Memorials have become central to the “history wars” that are now so significant in identity politics, which opens up issues of equivalence and prioritisation. Holocaust deniers are clearly evil (not mad, for that is a calumny on the insane) and Holocaust diminishers, as I tried to show in my book The Holocaust: History and Memory, are deeply problematic with their seriously flawed attempts at demanding comparisons and asserting equivalences.

In political terms, however, this will not be so easy. The cry will come for a similar memorial and learning centre for the slave trade, the Armenian massacres, Rwanda, and on it goes.

The Holocaust itself is best felt in its all-too-many sites. The former Jewish quarter at Salonika (Thessaloniki), from where over 40,000 were taken to slaughter at Auschwitz II, remains somewhat spectral, and the heat of the day does not stir the quiet. When I visited the rebuilt site of the Vilnius ghetto in the mid-1990s, I was struck by the very few indications of its earlier identity. The women, children and old men were murdered there in August 1943, and the younger men taken for murderous slave labour. “Earth Conceal Not The Blood Shed on Thee,” the injunction on the Jewish monument at Bergen-Belsen, is more powerful for being in situ.

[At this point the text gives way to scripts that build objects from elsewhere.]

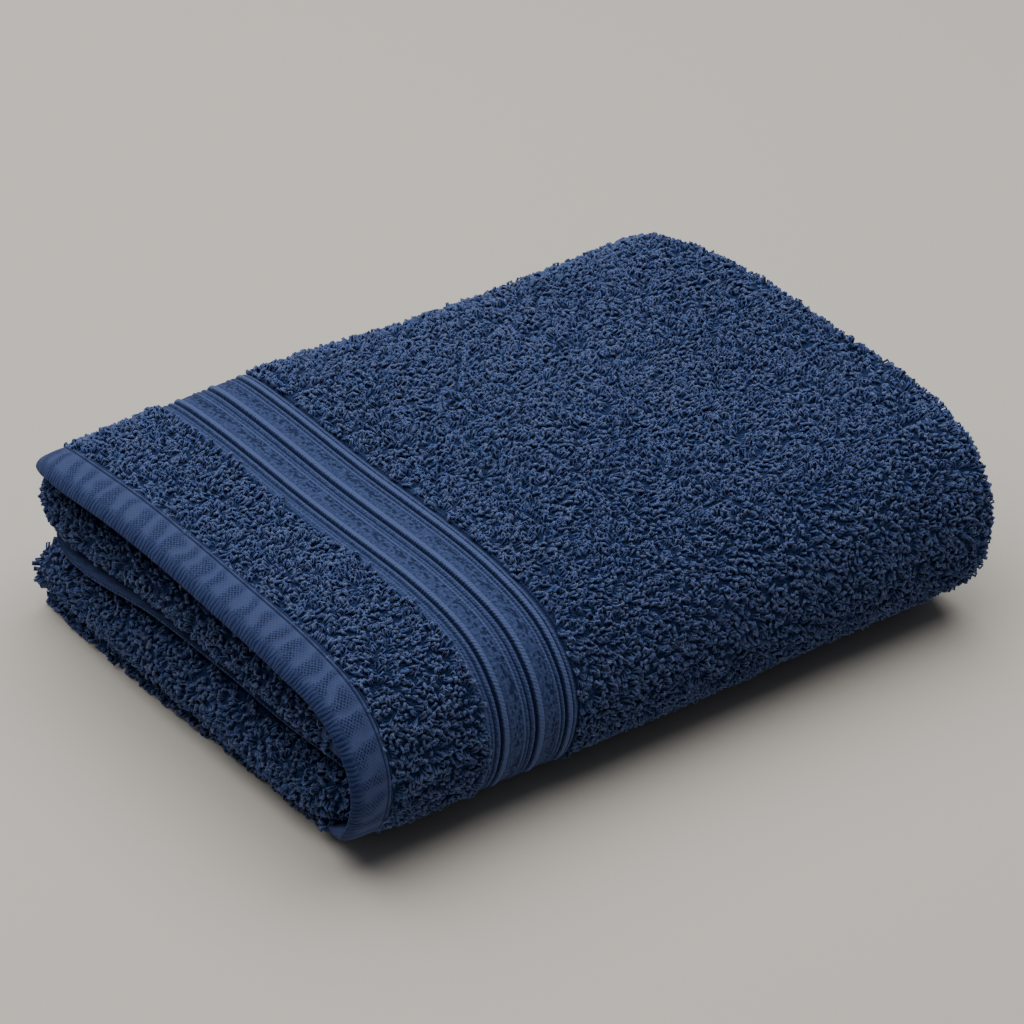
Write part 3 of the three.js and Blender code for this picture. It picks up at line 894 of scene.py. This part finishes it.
# The kinds of loop, from least to most. Those that face away from the photograph are coarser than
# real yarn, to keep their number down.
TOP_LOOP = {"legs": (2.4, 3.4), "feet": (0.42, 0.62), "yarn": (0.5, 0.62)}
ROLL_LOOP = {"legs": (2.6, 3.7), "feet": (0.36, 0.52), "yarn": (0.52, 0.66)}
FLOOR_LOOP = {"legs": (2.4, 3.4), "feet": (0.36, 0.52), "yarn": (0.56, 0.7)}
BACK_LOOP = {"legs": (2.6, 3.6), "feet": (0.5, 0.8), "yarn": (0.6, 0.75)}
LOWER_LOOP = {"legs": (2.6, 3.6), "feet": (0.5, 0.8), "yarn": (0.6, 0.7)}
UNDERSIDE_LOOP = {"legs": (2.8, 3.8), "feet": (0.9, 1.4), "yarn": (0.8, 1.0)}

# The stretches across the cloth, from its lower long edge: the underside, the front fold and
# the top, the back fold, and the tucked third. On the floor, loops cover the end of the outer
# layer until it rises at the front fold.
width_before = dict(zip(PATH, np.interp(range(len(PATH)), ROWS_ALONG, WIDTH_ALONG)))
lower_start = SIDE_HEM_WIDTH + 2
lower_end = width_before["lower_near"]
floor_end = width_before["front_foot"] + 13
back_start = width_before["back_brow"]
back_end = width_before["back_below"]
tucked_end = CLOTH_WIDTH - SIDE_HEM_WIDTH - 2
rolls_start = 0.5
rolls_end = CLOTH_WIDTH - 0.5

# The pile, stretch by stretch
PILE_COLUMNS = ("across", "spacing", "zones", "ends_of", "loop", "lean", "pieces")
PILE_STRETCHES = {
    "top_pile": ((lower_end, back_start), 2.05, ["face"], [], TOP_LOOP, (40, 76), 3),
    "right_fold_pile": (
        (lower_end, back_start), 2.2, ["right_fold"], ["inner_face"], TOP_LOOP, (36, 74), 1
    ),
    "rolled_end_pile": ((rolls_start, back_end), 2.2, ["left_roll"], [], ROLL_LOOP, (32, 74), 1),
    "tucked_end_pile": ((back_end, rolls_end), 2.2, ["left_roll"], [], ROLL_LOOP, (25, 70), 1),
    "floor_end_pile": ((rolls_start, floor_end), 2.0, ["hem_end"], [], FLOOR_LOOP, (15, 65), 1),
    "back_fold_pile": (
        (back_start, back_end), 2.5, ["face", "right_fold"], ["inner_face"], BACK_LOOP, (36, 74), 1
    ),
    "underside_pile": ((lower_start, lower_end), 4.2, ["face"], [], UNDERSIDE_LOOP, (60, 82), 1),
    "lower_fold_pile": ((lower_start, lower_end), 2.5, ["right_fold"], [], LOWER_LOOP, (36, 74), 1),
    "tucked_fold_pile": ((back_end, tucked_end), 2.8, ["right_fold"], [], BACK_LOOP, (36, 74), 1),
}


def make_pile():
    """The pieces of the pile. A stretch of several pieces numbers them."""
    pieces = []
    for name, values in PILE_STRETCHES.items():
        row = dict(zip(PILE_COLUMNS, values))
        places = pile_places(*row["across"], row["spacing"], row["zones"], row["ends_of"])
        for number, part in enumerate(in_parts(places, row["pieces"]), 1):
            title = f"{name}_{number}" if row["pieces"] > 1 else name
            pieces.append(stand_loops(title, part, row["lean"], **row["loop"]))
    return pieces


yarn_material = loop_yarn()
sheet = make_sheet({"ground": ground_weave(), "hem": hem_twill(), "border": border_filling()})
pile = make_pile()

for piece in [sheet, *pile]:
    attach(piece, "root")
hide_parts("towel_cloth")

# Floor
bpy.ops.mesh.primitive_plane_add(size=6)
floor = bpy.context.object
floor.name = "floor"
floor_material = bpy.data.materials.new("pale_floor")
floor_material.use_nodes = True
floor_shader = floor_material.node_tree.nodes["Principled BSDF"]
floor_shader.inputs["Base Color"].default_value = linear("#c9c3b8")
floor_shader.inputs["Roughness"].default_value = 0.9
floor.data.materials.append(floor_material)


def add_light(name, place, size, watts):
    """A round soft light that faces the towel."""
    lamp = bpy.data.lights.new(name, "AREA")
    lamp.shape = "DISK"
    lamp.size = size
    lamp.energy = watts
    made = bpy.data.objects.new(name, lamp)
    bpy.context.scene.collection.objects.link(made)
    made.location = place
    towards = Vector((0, 0, 0.04)) - Vector(place)
    made.rotation_euler = towards.to_track_quat("-Z", "Y").to_euler()


add_light("key", (0.0, 0.32, 1.55), 3.0, 54)
add_light("fill", (-0.9, -1.1, 1.4), 1.4, 0.3)
world = bpy.data.worlds.new("studio")
bpy.context.scene.world = world
world.use_nodes = True
world.node_tree.nodes["Background"].inputs["Color"].default_value = linear("#e2e9f8")
world.node_tree.nodes["Background"].inputs["Strength"].default_value = 0.14

# The camera stands about 1.6 m away, to the left of the front, and looks down at 31 degrees,
# with a long lens, as in the photograph
camera_data = bpy.data.cameras.new("camera")
camera_data.lens = 137.6
camera_data.sensor_width = 36
camera = bpy.data.objects.new("camera", camera_data)
bpy.context.scene.collection.objects.link(camera)
camera.location = (-0.80992, -1.06638, 0.85808)
camera.rotation_euler = [math.radians(a) for a in (58.810, -0.396, -36.979)]
bpy.context.scene.camera = camera
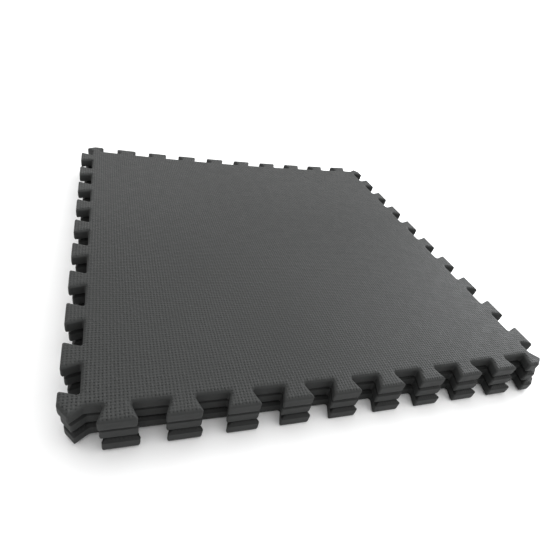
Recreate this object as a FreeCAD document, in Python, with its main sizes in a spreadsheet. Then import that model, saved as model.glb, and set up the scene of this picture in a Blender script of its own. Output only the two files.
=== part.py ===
"""A stack of three interlocking foam blocking mats.

Each mat is a square sheet of foam with dovetail teeth along all four edges. The origin is on the
floor under the centre of the stack, +Z up, +X to the right along the front edge, +Y to the back.
"""

import FreeCAD, Part
import os
import Sketcher

# Driving dimensions, in millimetres and degrees.
DIMENSIONS = [
    ("mat_size", 600.0),  # between the mid-lines of opposite toothed edges
    ("mat_thickness", 15.0),
    ("mat_gap", 0.5),  # air between one mat and the next
    ("tooth_pitch", 60.8),
    ("tooth_depth", 19.2),  # from the notch floor to the tooth's tip
    ("tip_width", 36.8),  # the wide outer end of a dovetail tooth
    ("neck_width", 23.4),  # its narrow inner end
    ("tooth_count", 9),  # whole teeth on an edge; the corner tooth is one more
    ("tooth_phase", 0.25),  # how many pitches the row of teeth stands off the edge's middle
    ("corner_run", 13.0),  # how far along the edge the slanted corner cut reaches
    ("cut_radius", 2.0),  # plan rounding of the teeth's tips and roots
    ("blend_radius", 5.0),  # plan rounding where a corner cut meets the straight edge
    ("point_radius", 1.5),  # plan rounding of the corner point, where four laid mats meet
    ("bottom_turn", -0.93),
    ("middle_turn", -0.6),
    ("middle_shift_x", -3.6),
    ("middle_shift_y", 3.2),
    ("top_shift_x", -8.3),
    ("top_shift_y", 3.2),
]

# The mats from the floor up: name, then plan shift in X and Y and turn about +Z.
MATS = [
    ("bottom_mat", "0", "0", "sheet.bottom_turn"),
    ("middle_mat", "sheet.middle_shift_x", "sheet.middle_shift_y", "sheet.middle_turn"),
    ("top_mat", "sheet.top_shift_x", "sheet.top_shift_y", "0"),
]

# Lengths that several sketches share, as expressions on the sheet.
HALF_DEPTH = "sheet.tooth_depth / 2"
INSIDE = "2 * sheet.tooth_depth"  # deep enough to reach into the core
FLARE = "2 * sheet.cut_radius"  # the foot that carries a tooth's rounded roots
FRONT_TIP_LINE = "-(sheet.mat_size + sheet.tooth_depth) / 2"
FIRST_TOOTH = "-(sheet.tooth_count / 2 - sheet.tooth_phase) * sheet.tooth_pitch"
CORNER = "-sheet.mat_size / 2"
# From the corner point to the middle of the corner tooth, along the edge.
CORNER_TOOTH = (
    "(sheet.mat_size / 2 - (sheet.tooth_count / 2 + sheet.tooth_phase) * sheet.tooth_pitch)"
)


def make_sheet(doc):
    """The spreadsheet of driving dimensions: a label, then a plain number with an alias."""
    sheet = doc.addObject("Spreadsheet::Sheet", "sheet")
    for row, (alias, value) in enumerate(DIMENSIONS, start=1):
        sheet.set(f"A{row}", alias.replace("_", " "))
        sheet.set(f"B{row}", str(value))
        sheet.setAlias(f"B{row}", alias)
    doc.recompute()
    return sheet


def origin_feature(body, role):
    """One of the body's own origin planes or axes."""
    return next(feature for feature in body.Origin.OriginFeatures if feature.Role == role)


def bind(sketch, constraint, expression):
    """Adds a dimension to the sketch and binds it to the sheet."""
    index = sketch.addConstraint(constraint)
    sketch.setExpression(f"Constraints[{index}]", expression)


def outline_sketch(body, name, origin, corners):
    """A closed outline on the body's floor plane, with every dimension bound to the sheet.

    origin is where the sketch's own origin stands on the mat. Each corner is (x, y, radius),
    measured from there, and its radius is None where the corner stays sharp. All are expressions.
    """
    sketch = body.newObject("Sketcher::SketchObject", name)
    sketch.AttachmentSupport = [(origin_feature(body, "XY_Plane"), "")]
    sketch.MapMode = "FlatFace"
    sketch.setExpression("AttachmentOffset.Base.x", origin[0])
    sketch.setExpression("AttachmentOffset.Base.y", origin[1])
    places = [
        FreeCAD.Vector(sketch.evalExpression(x), sketch.evalExpression(y), 0)
        for x, y, _ in corners
    ]
    for start, end in zip(places, places[1:] + places[:1]):
        sketch.addGeometry(Part.LineSegment(start, end))
    for side in range(len(corners)):
        following = (side + 1) % len(corners)
        sketch.addConstraint(Sketcher.Constraint("Coincident", side, 2, following, 1))
    for side, (place, (x, y, _)) in enumerate(zip(places, corners)):
        bind(sketch, Sketcher.Constraint("DistanceX", -1, 1, side, 1, place.x), x)
        bind(sketch, Sketcher.Constraint("DistanceY", -1, 1, side, 1, place.y), y)
    for side, (_, _, radius) in enumerate(corners):
        if radius is None:
            continue
        size = sketch.evalExpression(radius)
        arc = sketch.GeometryCount
        sketch.fillet(side, 1, size, True, True)  # trims the sides, keeps the corner's dimensions
        bind(sketch, Sketcher.Constraint("Radius", arc, size), radius)
    return sketch


def pad(body, name, sketch):
    """The sketch's outline, one mat thickness tall."""
    feature = body.newObject("PartDesign::Pad", name)
    feature.Profile = sketch
    feature.setExpression("Length", "sheet.mat_thickness")
    return feature


def make_core(body):
    """The plain square inside the teeth, out to the floors of the notches."""
    side = "(sheet.mat_size - sheet.tooth_depth)"
    corners = [
        ("0", "0", None),
        (side, "0", None),
        (side, side, None),
        ("0", side, None),
    ]
    start = f"{CORNER} + {HALF_DEPTH}"
    return pad(body, "core", outline_sketch(body, "core_outline", (start, start), corners))


def make_first_tooth(body):
    """The front edge's leftmost whole tooth: a dovetail whose foot reaches back into the core."""
    half_tip = "sheet.tip_width / 2"
    half_neck = "sheet.neck_width / 2"
    half_foot = f"({half_neck} + {FLARE})"
    rounding = "sheet.cut_radius"
    corners = [
        (f"-{half_tip}", "0", rounding),
        (half_tip, "0", rounding),
        (half_neck, "sheet.tooth_depth", rounding),
        (half_foot, "sheet.tooth_depth", None),
        (half_foot, INSIDE, None),
        (f"-{half_foot}", INSIDE, None),
        (f"-{half_foot}", "sheet.tooth_depth", None),
        (f"-{half_neck}", "sheet.tooth_depth", rounding),
    ]
    start = (FIRST_TOOTH, FRONT_TIP_LINE)
    return pad(body, "tooth", outline_sketch(body, "tooth_outline", start, corners))


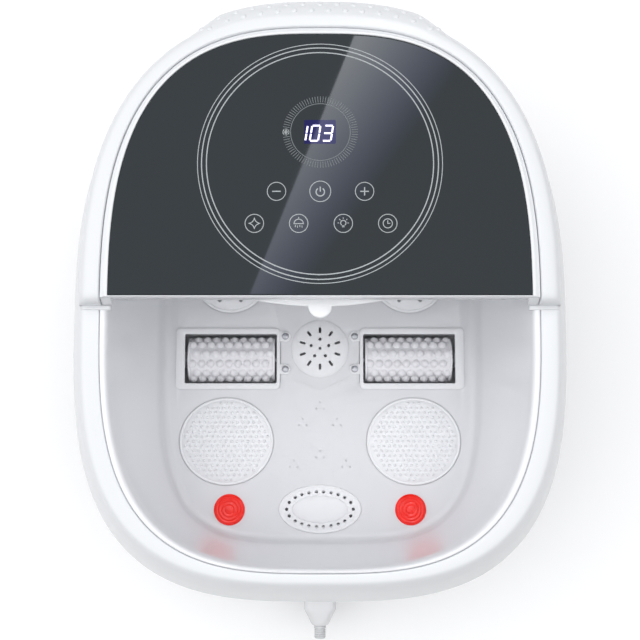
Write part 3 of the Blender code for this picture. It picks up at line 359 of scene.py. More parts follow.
def at(x, y, z, axis="Z"):
    return Matrix.Translation((x, y, z)) @ AXIS_TURN[axis]


def add_cylinder(bm, radius, low, high, matrix, steps=32, top=None):
    top = radius if top is None else top
    add_turned(bm, [(0, high), (top, high), (radius, low), (0, low)], matrix, steps)


def cylinder(*measures):
    bm = bmesh.new()
    add_cylinder(bm, *measures)
    return bm


def block(low, high):
    size = Vector(high) - Vector(low)
    centre = (Vector(high) + Vector(low)) / 2
    bm = bmesh.new()
    bmesh.ops.create_cube(bm, size=1.0, matrix=Matrix.Translation(centre) @ Matrix.Diagonal((*size, 1)))
    return bm


def rounded_rectangle(cx, cy, half_x, half_y, radius, z=0.0, per_corner=8):
    points = []
    for sx, sy, start in ((1, 1, 0), (-1, 1, 90), (-1, -1, 180), (1, -1, 270)):
        for k in range(per_corner + 1):
            a = math.radians(start + 90 * k / per_corner)
            points.append((cx + sx * (half_x - radius) + radius * math.cos(a),
                           cy + sy * (half_y - radius) + radius * math.sin(a), z))
    return points


def raised(ring, low, high, turn=Matrix.Identity(4)):
    """A plan ring at two heights, turned."""
    return [[turn @ Vector((x, y, z)) for x, y, _ in ring] for z in (low, high)]


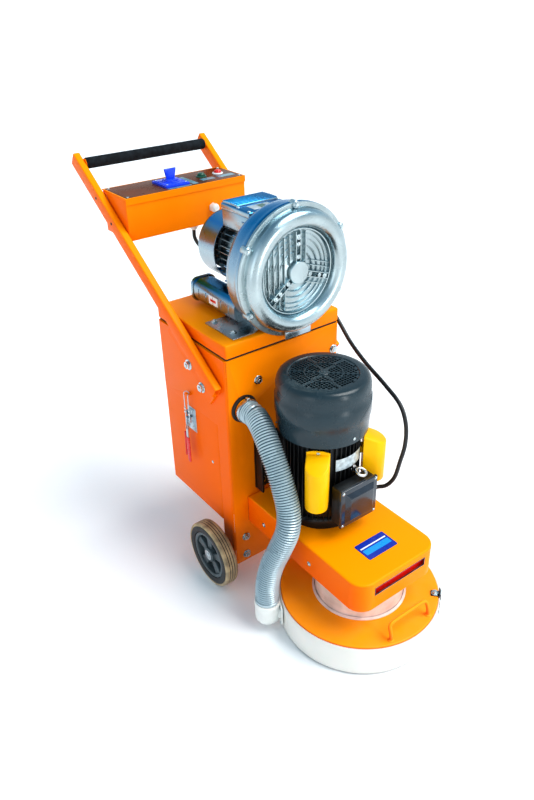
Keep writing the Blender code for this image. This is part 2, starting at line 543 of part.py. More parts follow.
def shroud():
    spot = (0, HEAD_Y, 0)
    turned("shroud_ring", [(RING_R, RING_TOP), (RING_R, 0.055), (RING_R - 0.003, 0.055), (RING_R - 0.003, 0.100),
                           (RING_HOLE, 0.100), (RING_HOLE, RING_TOP)], spot, "Z", "orange_paint", 48)
    turned("skirt", [(SKIRT_R, SKIRT_H - 0.002), (SKIRT_R, 0.003), (RING_R + 0.0006, 0.003),
                     (RING_R + 0.0006, SKIRT_H - 0.002)], spot, "Z", "skirt_rubber", 48)
    route = [(-0.068, -0.597, RING_TOP + GAP), (-0.068, -0.597, 0.118), (-0.0675, -0.592, 0.135),
             (-0.064, -0.588, 0.145), (-0.054, -0.586, 0.1495)]
    bar("shroud_handle", route + [(-x, y, z) for x, y, z in reversed(route)], 0.005, "orange_paint")
    out = Vector((math.cos(ELBOW_ANGLE), math.sin(ELBOW_ANGLE), 0))
    head = Vector((0, HEAD_Y, 0))
    top = head + out * ELBOW_REACH
    level = Vector((0, 0, 0.056))
    elbow = rod("hose_elbow", top + Vector((0, 0, 0.028)), top + Vector((0, 0, ELBOW_TOP)), 0.0352, "white_plastic")
    join(elbow, rod("elbow_pipe", head + out * 0.2225 + level, head + out * 0.255 + level, 0.0235))
    join(elbow, rod("elbow_flange", head + out * 0.2212 + level, head + out * 0.2262 + level, 0.033))
    cut(elbow, rod("elbow_bore", top + Vector((0, 0, 0.034)), top + Vector((0, 0, 0.2)), 0.0318))
    cut(elbow, rod("pipe_bore", head + out * 0.200 + level, head + out * 0.262 + level, 0.0190))


# Wheels
def wheels():
    for side, word in ((-1, "left"), (1, "right")):
        spot = (side * (WHEEL_OUT - WHEEL_W / 2), AXLE_Y, WHEEL_R)
        turned("wheel_hub_" + word, [(0.0720, 0.018), (0.0720, -0.018), (0.0108, -0.018), (0.0108, 0.018)],
               spot, "X", "hub_grey", 40)
        turned("tyre_" + word, [(0.094, 0.021), (WHEEL_R, 0.016), (WHEEL_R, -0.016), (0.094, -0.021),
                                (0.0724, -0.021), (0.0724, 0.021)], spot, "X", "tyre_rubber", 40)
    reach = WHEEL_OUT - 0.003
    rod("axle", (-reach, AXLE_Y, WHEEL_R), (reach, AXLE_Y, WHEEL_R), AXLE_R, "steel")
    low = TANK_FRONT + SHEET + GAP
    carrier = box("axle_carrier", (-0.180, low, 0.084), (0.180, AXLE_Y + 0.016, 0.116), "orange_paint")
    join(carrier, box("carrier_plate", (-0.175, low, 0.048), (0.175, low + 0.005, 0.152)))
    cut(carrier, rod("carrier_bore", (-0.2, AXLE_Y, WHEEL_R), (0.2, AXLE_Y, WHEEL_R), AXLE_R + GAP))


# Hose and cable
def hose_and_cable():
    hose = [(-0.140, TANK_FRONT - 0.0128, PORT_Z), (-0.140, -0.125, PORT_Z), (-0.140, -0.140, 0.5735),
            (-0.146, -0.175, 0.559), (-0.156, -0.223, 0.521), (-0.162, -0.272, 0.459), (-0.168, -0.308, 0.390),
            (-0.180, -0.320, 0.335), (-0.197, -0.311, 0.280), (-0.214, -0.297, 0.222), (-0.2262, -0.2915, 0.165),
            (-0.2298, -0.2920, 0.130), (-0.2300, -0.2923, ELBOW_TOP + 0.0010)]
    bar("vacuum_hose", smooth_route([Vector(p) for p in hose], 0.018), HOSE_R, "hose_grey")
    cable = [(0.036, 0.400, 0.9015), (0.037, 0.399, 0.875), (0.046, 0.380, 0.850), (0.070, 0.350, 0.830),
             (0.120, 0.290, 0.796), (0.165, 0.205, 0.780), (0.180, 0.110, 0.777), (0.184, 0.030, 0.778),
             (0.197, -0.025, 0.762), (0.200, -0.075, 0.719), (0.192, -0.132, 0.682), (0.180, -0.204, 0.654),
             (0.170, -0.291, 0.626), (0.160, -0.358, 0.600), (0.150, -0.392, 0.560), (0.140, -0.404, 0.509),
             (0.130, -0.401, 0.458), (0.120, -0.396, 0.410), (0.107, -0.382, 0.381), (0.092, -0.3650, 0.3725),
             (0.083, -0.363, 0.372), (0.0760, -0.363, 0.372)]
    bar("motor_cable", smooth_route([Vector(p) for p in cable], 0.024), CABLE_R, "black_rubber", 2)


mix_paints()
tank_shell()
lid_and_gasket()
dust_bin()
filter_cartridge()
for word, side in (("left", -1), ("right", 1)):
    draw_latch(side, word)
    arm(side, word)
grip()
control_box()
rotary_knob()
push_button("start_button", START_X, "green_plastic")
push_button("stop_button", STOP_X, "red_plastic")
blower()
motor()
drive_cover()
head_drive()
shroud()
wheels()
hose_and_cable()
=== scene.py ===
import math

import bmesh
import bpy
from mathutils import Matrix, Vector


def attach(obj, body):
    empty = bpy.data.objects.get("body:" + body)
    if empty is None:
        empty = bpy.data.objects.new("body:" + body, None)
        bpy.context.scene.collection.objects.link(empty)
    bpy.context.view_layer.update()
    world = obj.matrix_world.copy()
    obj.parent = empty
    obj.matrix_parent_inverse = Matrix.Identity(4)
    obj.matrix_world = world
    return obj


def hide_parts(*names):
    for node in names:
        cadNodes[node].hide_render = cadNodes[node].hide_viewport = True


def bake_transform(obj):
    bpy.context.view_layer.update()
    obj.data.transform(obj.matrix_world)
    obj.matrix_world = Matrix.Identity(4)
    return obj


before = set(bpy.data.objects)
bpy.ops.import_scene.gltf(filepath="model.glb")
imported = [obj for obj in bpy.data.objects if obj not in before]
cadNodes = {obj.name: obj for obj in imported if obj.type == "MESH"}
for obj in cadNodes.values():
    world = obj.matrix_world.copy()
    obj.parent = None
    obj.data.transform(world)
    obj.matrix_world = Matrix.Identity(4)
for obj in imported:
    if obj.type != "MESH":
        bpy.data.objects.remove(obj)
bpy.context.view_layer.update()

print("frame loaded")

scene = bpy.context.scene


# ---- camera, light and floor

view = {"place": (-1.0379, -1.4145, 1.5647), "target": (-0.0625, -0.0840, 0.5702), "roll": -1.36, "lens": 32.15,
        "floor": (0.97, 0.97, 0.97), "horizon": (1.0, 1.0, 1.0), "mid": (0.52, 0.64, 0.74),
        "zenith": (0.22, 0.33, 0.42), "sun": 2.5, "sunSpread": 40}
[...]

Not all of us can or will travel, but that is equally true of learning centres in Britain. Moreover, in the context of competition in memorialisation, of assertion through grief, we would benefit from some guidelines. Possibly the most difficult, but the most necessary, would be to keep what we have got so far, which includes the Hyde Park Holocaust Memorial, and to be wary about erecting more memorials.

 In the event of the latter, maybe we should focus on issues, events and individuals in national life. For Britain to become a competing battlefield of statuary centred on differing views of the significance of episodes of global history would be unwelcome. That the Holocaust is taught in British schools as part of world history is correct in every sense. That should not mean that there is a comparable determination to build memorials.